Diversity of data is crucial when measuring training ROI, as having multiple data types allows for a more complete appraisal of impact (e.g., quantitative and qualitative). It’s also imperative to gather data consistently. 

Learning professionals must ensure that the pre- and post-training assessments utilize the same metrics. If using control and experimental groups, the only major difference should be that the latter attended training while the former did not. Similarly, if comparing data from similar departments, the time period examined should be the same. Such consistency helps isolate the impact of training and differentiate it from other factors that may influence performance. 

Cost analysis

The calculation of training ROI takes into account both training costs and the benefits derived. A cost analysis should include all applicable items — such as payments for materials, technology, facilitator fees, instructional design, and so on. It should also consider the cost per participant. Training benefits should be just as comprehensive and include tangible returns, such as increased sales, as well as intangible ones, such as improved morale. 
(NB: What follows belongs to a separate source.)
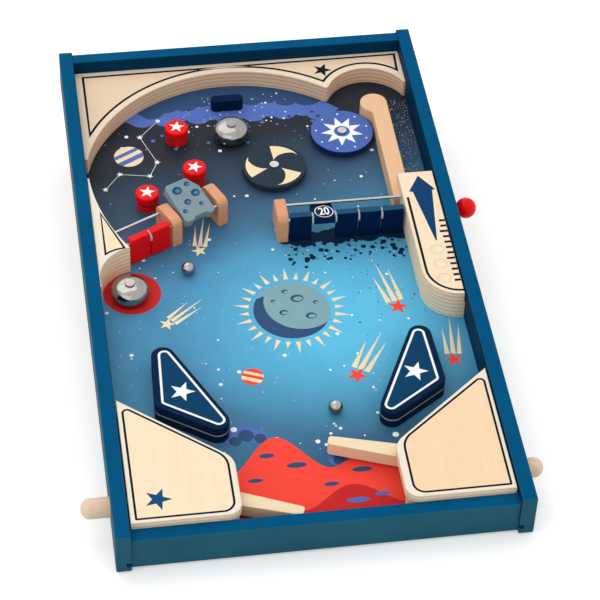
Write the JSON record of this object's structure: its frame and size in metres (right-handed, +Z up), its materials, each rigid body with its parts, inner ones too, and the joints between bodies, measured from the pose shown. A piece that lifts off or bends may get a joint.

Cost analysis methods should be reviewed and updated regularly so that they remain relevant as the organization grows and develops. It’s also helpful to compare ROI results to industry benchmarks to ensure they’re in line with those of similar organizations. This can help learning teams identify opportunities for improvement, prioritize the areas that have the highest impact on business performance, and focus resources on the areas that will generate the greatest ROI.

Final thoughts

When it comes to increasing the impact of training initiatives, learning leaders must acknowledge the role of culture. A strong learning culture supports personal and professional development, while elevating employee performance and engagement.

Additionally, a program’s design must be tailored to the needs of learners. This can be done by ensuring that the training is relevant and engaging to learners, as well as taking into account their different learning styles, job roles, and skill levels. Such customization, along with incorporating practical exercises that strengthen learning transfer, lead to better training ROI.